--- START ---

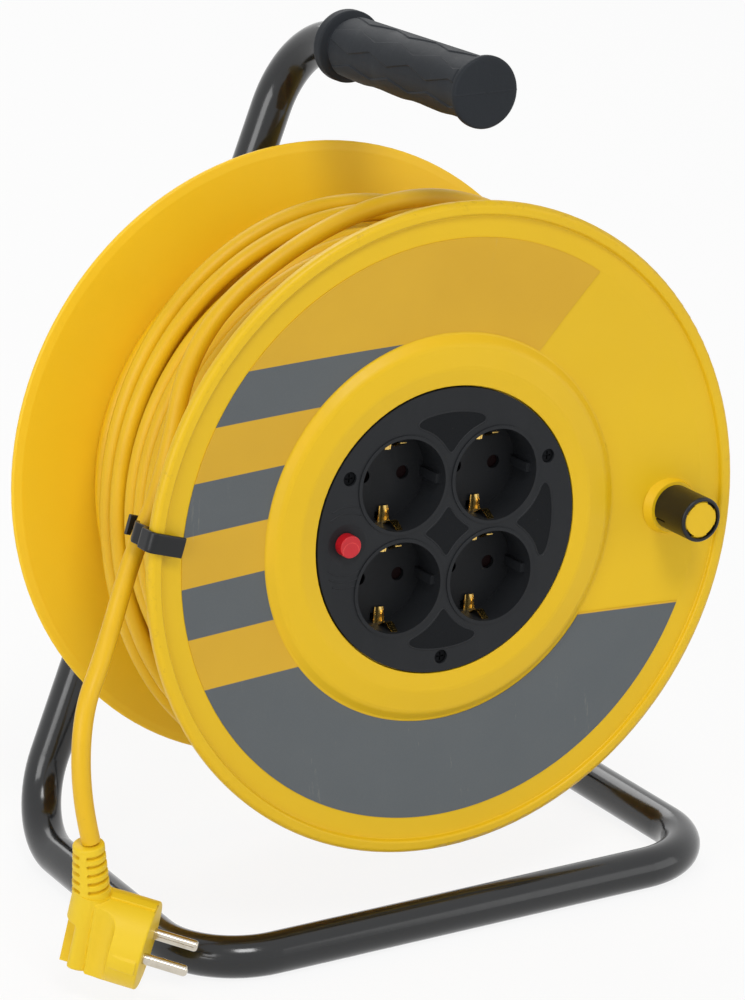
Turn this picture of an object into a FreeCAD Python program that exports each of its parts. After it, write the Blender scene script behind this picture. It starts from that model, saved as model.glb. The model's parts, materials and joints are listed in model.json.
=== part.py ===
import FreeCAD, Part
import os
from math import acos, cos, degrees, pi, radians, sin, sqrt, tan

# Extension cord reel: a drum with four sockets turns on a bent tube stand.
# Lengths are millimetres and angles are degrees. The model is drawn about the drum's axle:
# X to the right, Y to the rear, Z up, and Y = 0 at the front rim of the front flange.
# At the end every piece is moved so that the origin lies on the floor, under the middle.

V = FreeCAD.Vector
AXLE_LINE = V(0, 1, 0)
HAIR = 0.05

# Stand, bent from one steel tube
TUBE_RADIUS = 9.0
TUBE_WALL = 1.5
TUBE_BEND = 36.0
AXLE_HEIGHT = 176.0
HANDLE_X = 11.8
HANDLE_Z = 187.2
HANDLE_FRONT_Y = 3.2
UPRIGHT_Y = 159.9
UPRIGHT_FOOT_X = -127.8
FRONT_RAIL_Y = -12.0
RIGHT_RAIL_X = 131.0
STRUT_STOP = 22.0

# Grip on the handle end of the tube
GRIP_RADIUS = 13.3
GRIP_END_Y = 118.0
GRIP_CAP_RADIUS = 15.2
GRIP_CAP_LENGTH = 2.8
GRIP_CAP_WALL = 3.0
GRIP_COLLAR_RADIUS = 15.8
GRIP_COLLAR_LENGTH = 6.0
GRIP_GROOVE = 1.2

# Front flange
FLANGE_RADIUS = 142.5
BEAD_WIDTH = 6.0
BEAD_ROUND = 2.4
WEB_WALL = 3.0
WEB_RIM_Y = 2.2
WEB_RIM_WIDTH = 9.1
WEB_OUTER_Y = 2.7
WEB_INNER_RADIUS = 85.0
WEB_INNER_Y = 9.3
WEB_ROUND = 4.0
CROWN_RADIUS = 71.0
CROWN_Y = 4.5
CROWN_ROUND = 6.0
CROWN_SHOULDER_RADIUS = 81.0
CROWN_SHOULDER_Y = 6.0
CROWN_SHOULDER_ROUND = 5.0

# Rear flange and its hub
REAR_RADIUS = 143.0
REAR_RIM_Y = 132.8
REAR_FLAT_RADIUS = 105.0
REAR_FLAT_ROUND = 12.0
REAR_WEB_Y = 130.0
REAR_DISH = 1.8
HUB_RADIUS = 17.0
HUB_FRONT_Y = 67.2
HUB_BACK_Y = 142.0
HUB_RIBS = 6
HUB_RIB_WALL = 2.5
HUB_RIB_DEPTH = 18.0

# Barrel between the flanges
BARREL_RADIUS = 80.0
BARREL_WALL = 3.0
SPIGOT_WALL = 2.3
SPIGOT_LENGTH = 5.0
SPIGOT_GAP = 0.2
TIE_COUNT = 4
TIE_CIRCLE_RADIUS = 67.5
TIE_RADIUS = 5.5
TIE_SCREW_RADIUS = 2.0
TIE_SCREW_DEPTH = 20.0
TIE_HEAD_RADIUS = 4.0
TIE_HEAD_HEIGHT = 2.5

# Axle and what holds it
AXLE_RADIUS = 10.0
AXLE_FRONT_Y = 60.0
AXLE_SHOULDER_RADIUS = 14.0
AXLE_SHOULDER_GAP = 0.5
BUSH_WALL = 2.95
BUSH_RUN = 0.05
PLATE_FRONT_Y = 147.0
PLATE_THICKNESS = 5.0
PLATE_LENGTH = 74.0
PLATE_WIDTH = 44.0
PLATE_CORNER = 8.0
BOLT_RADIUS = 5.0
BOLT_DEPTH = 26.0
BOLT_HEAD_WIDTH = 16.0
BOLT_HEAD_HEIGHT = 6.4
BOLT_HOLE_GAP = 0.3
WASHER_RADIUS = 10.0
WASHER_THICKNESS = 2.0
THRUST_RADIUS = 15.0
THRUST_THICKNESS = 1.8
RING_RADIUS = 13.5
RING_THICKNESS = 1.5
RING_GROOVE = 0.6

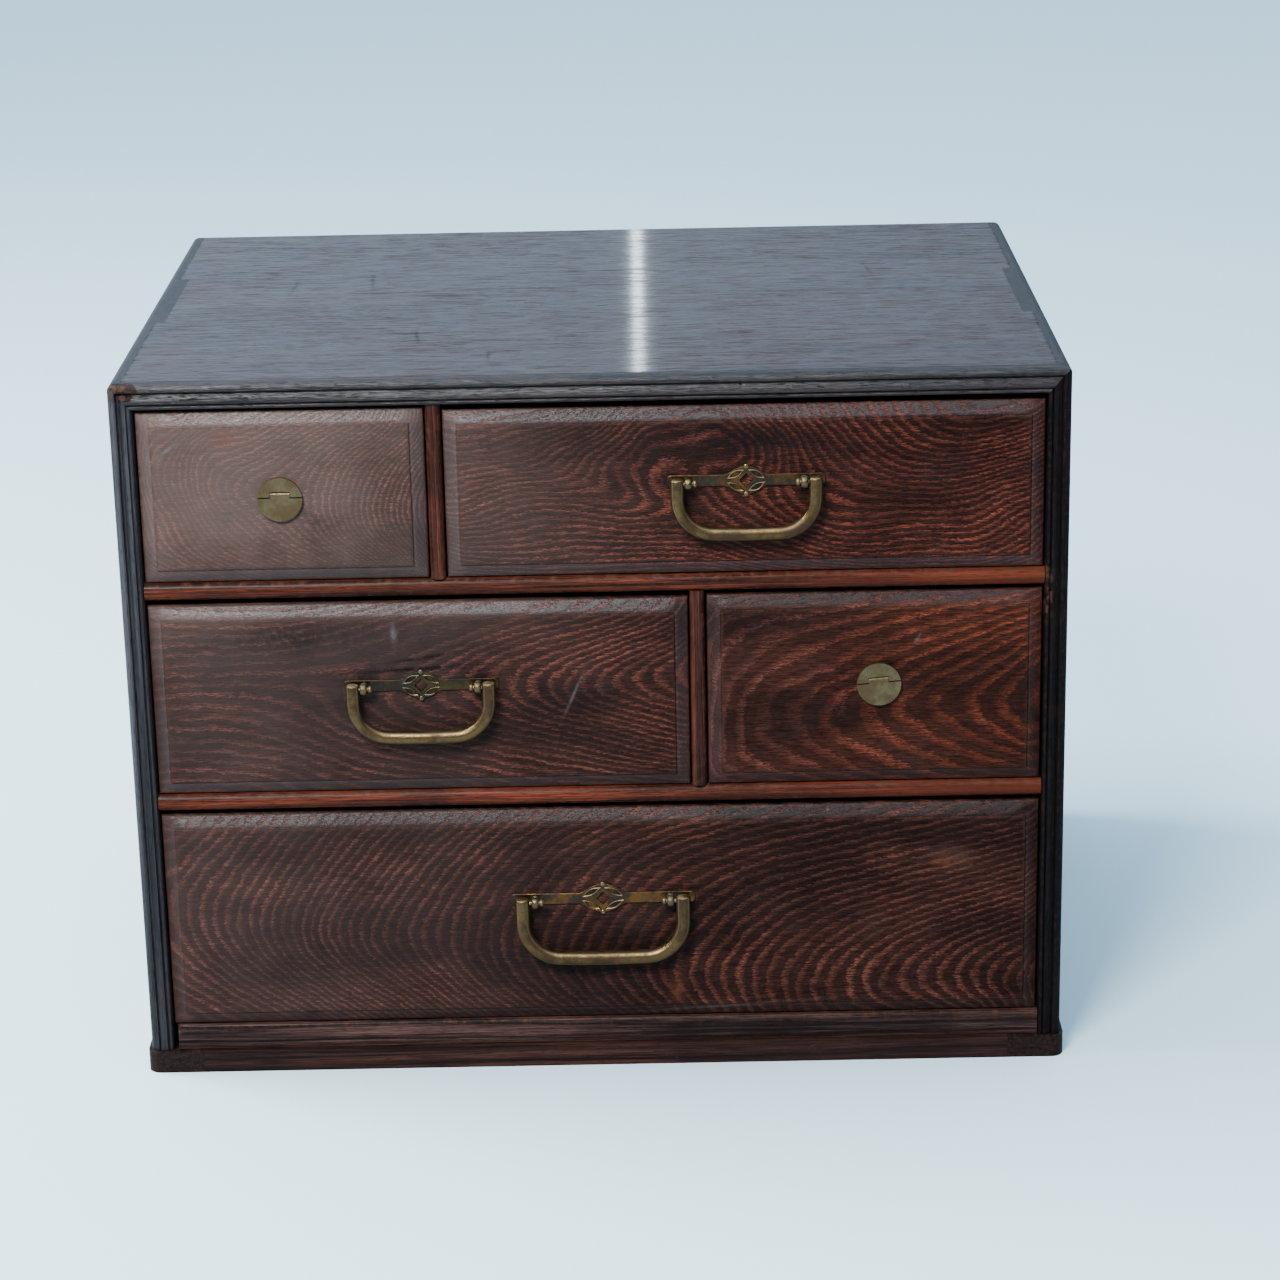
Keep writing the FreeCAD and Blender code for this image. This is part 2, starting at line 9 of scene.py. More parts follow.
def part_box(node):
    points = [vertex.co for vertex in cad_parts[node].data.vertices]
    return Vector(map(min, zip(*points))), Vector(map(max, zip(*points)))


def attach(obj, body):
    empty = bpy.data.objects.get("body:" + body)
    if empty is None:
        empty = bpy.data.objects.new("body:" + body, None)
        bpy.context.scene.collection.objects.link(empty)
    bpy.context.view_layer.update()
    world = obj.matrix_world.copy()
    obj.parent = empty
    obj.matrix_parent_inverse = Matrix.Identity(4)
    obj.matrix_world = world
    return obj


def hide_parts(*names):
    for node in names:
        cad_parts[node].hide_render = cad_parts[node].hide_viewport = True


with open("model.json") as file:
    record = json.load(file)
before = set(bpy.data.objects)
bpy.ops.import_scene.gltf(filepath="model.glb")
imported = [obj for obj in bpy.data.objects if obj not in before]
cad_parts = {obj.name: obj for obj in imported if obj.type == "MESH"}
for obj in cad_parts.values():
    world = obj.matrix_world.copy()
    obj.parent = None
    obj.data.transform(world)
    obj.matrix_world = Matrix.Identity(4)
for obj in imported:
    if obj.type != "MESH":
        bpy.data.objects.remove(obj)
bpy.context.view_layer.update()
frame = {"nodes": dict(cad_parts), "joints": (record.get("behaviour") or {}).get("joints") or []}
nodes = frame["nodes"]
MM = 0.001


# ---------------------------------------------------------------------------------------
# Top board. One wide board of straight-grained wood, stained dark brown and rubbed to a
# satin sheen, scratched and dented by use. It is let in between the two side boards.

def box_mm(name):
    """The two corners of a CAD piece's box, in millimetres."""
    return [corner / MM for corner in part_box(name)]


class Graph:
    """Adds shader nodes to one material or node group and joins them up."""

    def __init__(self, tree):
        self.tree = tree

    def add(self, kind, **settings):
        node = self.tree.nodes.new(kind)
        for key, value in settings.items():
            setattr(node, key, value)
        return node

    def feed(self, socket, value):
        if isinstance(value, bpy.types.NodeSocket):
            self.tree.links.new(value, socket)
        elif value is not None:
            if socket.type == "RGBA" and len(value) == 3:
                value = (*value, 1.0)
            socket.default_value = value

    def math(self, operation, a, b=None, clamp=False):
        node = self.add("ShaderNodeMath", operation=operation, use_clamp=clamp)
        self.feed(node.inputs[0], a)
        self.feed(node.inputs[1], b)
        return node.outputs[0]

    def times(self, a, b, clamp=False):
        return self.math("MULTIPLY", a, b, clamp)

    def plus(self, a, b, clamp=False):
        return self.math("ADD", a, b, clamp)

    def minus(self, a, b, clamp=False):
        return self.math("SUBTRACT", a, b, clamp)

    def vector(self, operation, a, b=None):
        node = self.add("ShaderNodeVectorMath", operation=operation)
        self.feed(node.inputs[0], a)
        self.feed(node.inputs[1], b)
        return node.outputs[0]

    def stretch(self, vector, by):
        return self.vector("MULTIPLY", vector, by)

    def split(self, vector):
        node = self.add("ShaderNodeSeparateXYZ")
        self.feed(node.inputs[0], vector)
        return node.outputs

    def join(self, x, y, z):
        node = self.add("ShaderNodeCombineXYZ")
        for socket, value in zip(node.inputs, (x, y, z)):
            self.feed(socket, value)
        return node.outputs[0]

    def noise(self, vector, scale, detail=2.0, roughness=0.5, distortion=0.0):
        node = self.add("ShaderNodeTexNoise")
        self.feed(node.inputs["Vector"], vector)
        node.inputs["Scale"].default_value = scale
        node.inputs["Detail"].default_value = detail
        node.inputs["Roughness"].default_value = roughness
        node.inputs["Distortion"].default_value = distortion
        return node.outputs["Fac"]

    def step(self, value, low, high, to_low=0.0, to_high=1.0):
        node = self.add("ShaderNodeMapRange", interpolation_type="SMOOTHSTEP")
        for socket, item in zip(node.inputs, (value, low, high, to_low, to_high)):
            self.feed(socket, item)
        return node.outputs[0]

    def mix(self, amount, a, b, blend="MIX"):
        node = self.add("ShaderNodeMix", data_type="RGBA", blend_type=blend)
        self.feed(node.inputs[0], amount)
        self.feed(node.inputs[6], a)
        self.feed(node.inputs[7], b)
        return node.outputs[2]

    def group(self, tree, **inputs):
        node = self.add("ShaderNodeGroup", node_tree=tree)
        for key, value in inputs.items():
            self.feed(node.inputs[key.replace("_", " ")], value)
        return node.outputs

    def millimetres(self):
        """Position on the chest, in millimetres, the same in every pose."""
        spot = self.add("ShaderNodeTexCoord").outputs["Object"]
        node = self.add("ShaderNodeVectorMath", operation="SCALE")
        self.feed(node.inputs[0], spot)
        node.inputs[3].default_value = 1000.0
        return node.outputs[0]

    def along(self, turn):
        """Position in millimetres with the axis that the grain follows put first."""
        x, y, z = self.split(self.millimetres())
        return self.join(*{"x": (x, y, z), "y": (y, z, x), "z": (z, x, y)}[turn])

    def painted(self, layer):
        """A value painted on the points of the mesh, such as its wear."""
        return self.add("ShaderNodeAttribute", attribute_name=layer).outputs["Fac"]

    def shade(self, colour, factor):
        """Make a colour darker or lighter by a varying factor."""
        return self.mix(1.0, colour, self.join(factor, factor, factor), "MULTIPLY")

    def bump(self, height, strength, distance=0.0003):
        node = self.add("ShaderNodeBump")
        node.inputs["Strength"].default_value = strength
        node.inputs["Distance"].default_value = distance
        self.feed(node.inputs["Height"], height)
        return node.outputs[0]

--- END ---

> What to do:
Please output the exact lines of the records above, beginning with the first and stopping after the line that holds "from math import", and nothing else.

> Full output:
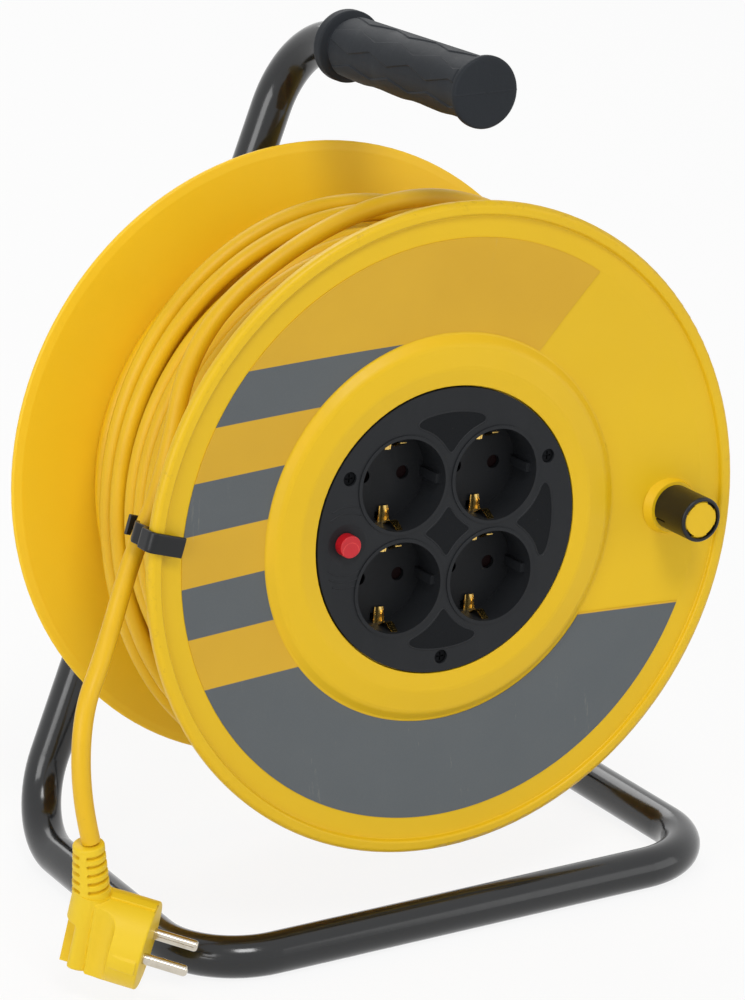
Turn this picture of an object into a FreeCAD Python program that exports each of its parts. After it, write the Blender scene script behind this picture. It starts from that model, saved as model.glb. The model's parts, materials and joints are listed in model.json.
=== part.py ===
import FreeCAD, Part
import os
from math import acos, cos, degrees, pi, radians, sin, sqrt, tan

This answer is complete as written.